ティコ・ブラーエ(17)
文字数 1,000文字
1588年にフレゼリク2世が死んだ時、その息子で後継者であったクリスチャン4世はまだ11歳であった。彼の戴冠式が行われる1596年まで、摂政会議が代わりに統治することが決定された。この会議の長クリストファ・ヴェルキンドーフはかつて衝突して以来ティコ・ブラーエを嫌っており、デンマーク宮廷におけるティコの影響力は徐々に低下した。
ティコはヴェン島における自身の遺産が危機に晒されていることを感じ、太妃ソフィーにアプローチをかけ、彼女にヴェン島の資産をティコの後継者に与えるとした無き夫フレゼリク2世の約束を文書として残すように依頼した。だが、彼は幼い新王が科学よりも戦争に大きな興味を抱いており、また父親の約束を維持する意思が無いことを悟った。
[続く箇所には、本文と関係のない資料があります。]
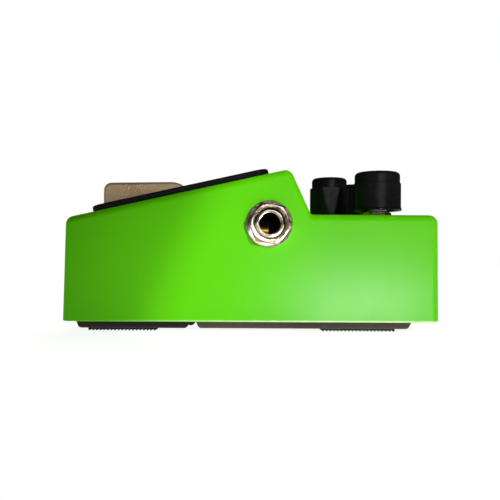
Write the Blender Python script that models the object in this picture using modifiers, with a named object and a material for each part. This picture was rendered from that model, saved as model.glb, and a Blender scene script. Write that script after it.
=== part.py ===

ティコは貴族層に属しており、ルター派内の文派であるフィリップ派(フィリップ・メランヒトンの信奉者たち、穏健ルター派)に共感を覚えていることが知られていた。そのため彼は新たな王の恩寵を受けることはできなかった。
ティコの敵にはヴェルキンドーフに加えてさらに個人的にティコ・ブラーエに不満を持っていた侍医のピーダ・セヴリーヌス、ティコのフィリップ派への共感と、(教会の裁可を受けることなしに行っていた)医学と錬金術の探求故に、また彼がヴェン島の現地聖職者に洗礼の儀式でのエクソシスムを禁止していた故に、彼が異端であると疑う純正ルター派の司教たちがいた。ティコ・ブラーエに向けられた非難の中には、彼がロスキレの王室礼拝堂を適切に維持できなかったことや、彼がヴェン島の農民に対し残酷であり搾取を行ったことなどがあった。